He is not your average stand-up. Thanks to his stutter, and his tales of being bullied by kids half his age, he seems to be a genuine underdog, as opposed to the usual twentysomething comic bemoaning his lot as a bait for sympathetic groupies. But there is no self-pity in Kitson's rambling reminiscences. He is constantly amused by his own misfortunes and he remembers his most embarrassing moments with infectious affection.

I wouldn't say he was ready for the Perrier, though, despite his being tipped for it months ago. The material is still coming together, but he is a natural comedian, and with enough experience, he could be the next Billy Connolly.

Last year's Perrier Best Newcomer award winners, Noble and Silver are as different from Kitson as possible. Their performance is meticulously planned, reliant on technology, seriously cerebral and so impersonal that Kim Noble and Stuart Silver, two young men with ginger sideburns, barely need to be there.

It's a Fringe show deconstructed. Somewhere between Tom Stoppard and the League against Tedium, Noble and Silver must have used a flow chart instead of a script. An apparently spontaneous, hesitant conversation will suddenly flash up in script form on a video screen; phonecalls taped weeks beforehand will comment on the action on stage. It's as much a live art installation as a comedy show – which is one way of saying that there could be more laughs. When the duo find the balance between gags and ideas, they'll hit their peak. For now, they're still one of the acts that make the Fringe worthwhile.

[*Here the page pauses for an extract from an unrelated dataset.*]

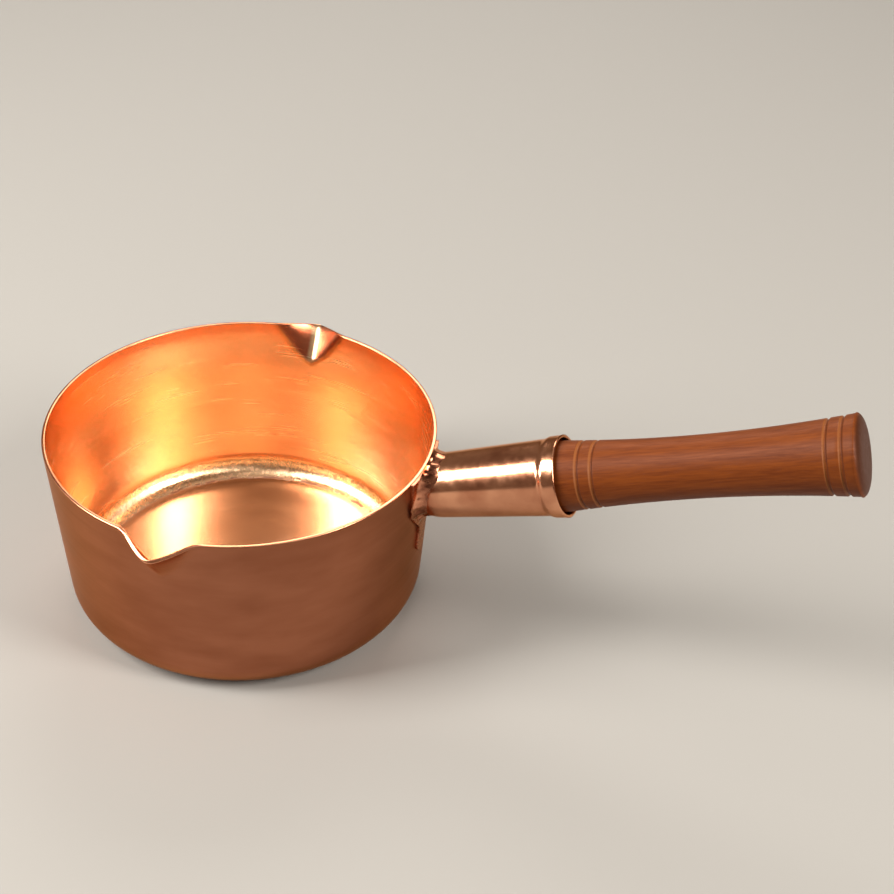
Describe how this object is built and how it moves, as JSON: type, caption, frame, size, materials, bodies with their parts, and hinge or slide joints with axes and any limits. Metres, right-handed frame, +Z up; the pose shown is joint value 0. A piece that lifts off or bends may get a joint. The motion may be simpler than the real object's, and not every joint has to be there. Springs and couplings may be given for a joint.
{
  "type": "copper saucepan",
  "caption": "Round flat-bottomed copper saucepan with opposite pouring spouts, a brazed tube socket and a turned wooden handle that rises from the rim.",
  "frame": {"origin": "centre of the flat underside, on the surface that the pan stands on", "axes": "+Z up along the pan's axis, +X towards the handle's end, the pouring spouts along +Y and -Y"},
  "size_m": [0.3291, 0.178, 0.1384],
  "materials": {
    "pan_copper": "bare copper, satin brushed on the outside and burnished inside",
    "fitting_copper": "bare copper, polished",
    "braze": "brazing metal, uneven and dark in its hollows",
    "handle_wood": "reddish brown, satin oiled",
    "pin_steel": "dull"
  },
  "bodies": {
    "root": {"pan_body": "pan_copper", "saddle_plate": "fitting_copper", "handle_socket": "fitting_copper", "socket_braze": "braze", "wooden_handle": "handle_wood", "handle_pin": "pin_steel"}
  },
  "joints": []
}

Several other comics have gone in for experimental deconstruction, and the best of the rest is Dan Antopolski. His specialism is to throw out a surreal image and then to take it literally, so that a joke about peanut-cloning or socialising with the Wombles will be followed by a lengthy examination of its inherent logical problems. Antopolski does this with casual assurance, even if he steps back and forth over the thin line between jokes that are so unfunny that they become funny – and jokes that are just unfunny.

At last year's Fringe, Antopolski appeared in Lee Mack's Perrier-nominated revue alongside Catherine Tate. She too has her own show this year, in which she and a sidekick perform a series of playlets. They reveal Tate to be a wicked observational humorist as well as one of the country's most subtle actresses – Victoria Wood and Julie Walters in one body.

Garth Marenghi is a Steve Coogan-worthy parody of a James Herbert-type author. Assured of his own literary brilliance – not least because each of his novels has a hard-hitting message, such as "Don't genetically engineer crabs to human size" – Marenghi presents a play with the help of two actors who are almost as inadequate as he is.

It's a spot-on spoof. Whether or not you've ever read a horror novel, it's delightful to witness the portentous conviction with which the cast delivers such lines as, "He toiled for what seemed like forever but actually wasn't." The trio hasn't moved on from last year'sFright Knight, but if you want to see a pompous author making an execrable job of reciting an execrable script, you won't find anything funnier until Jeffrey Archer revives The Accused.